For the first time, a civil court has ordered a practical change in how the Church handles the abuse crisis in the Netherlands. The deadline for reporting past abuses by perpetrators who are either deceased or which happened too long ago to be pursued by a court of law, originally set for 1 July 2014, needs to be extended to at least the first of May of 2015. This, the Judge decided, better reflects the deadlines used in neighbouring countries and is a reflection of the sometimes decades-long silence kept by the victims for reasons of fear, shame or the denial of Church authorities. The court stated that setting a deadline is, in itself, justified, but in this case the Church did not adequately involve the interests of all parties involved. The Bishops’ Conference and the Conference of Dutch Religious should have realised better that the reporting abuse was often a very big and difficult step to take for the victims. The court felt that this was not properly respected in setting the original deadline.

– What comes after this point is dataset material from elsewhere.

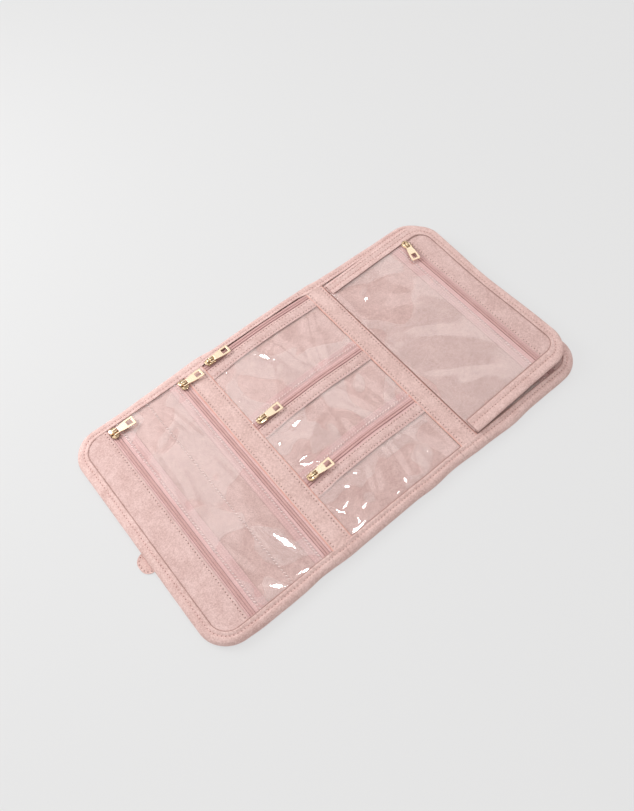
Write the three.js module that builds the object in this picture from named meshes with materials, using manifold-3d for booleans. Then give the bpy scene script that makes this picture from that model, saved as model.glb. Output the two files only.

The decision is the result of proceedings started by five women and the Vrouwenplatform Kerkelijk Kindermisbruik (Women’s platform of child abuse in the Church) who felt that the Church did not offer enough time for victims of physical abuse, especially women, to report their cases. The court agreed with this, stating that the period of 2 year and 8 months that cases could be reported was too short. Three years and six months is a reasonable period, the judge decided.
The bishops and religious abide with the decision of the court and will look into ways of implementing it.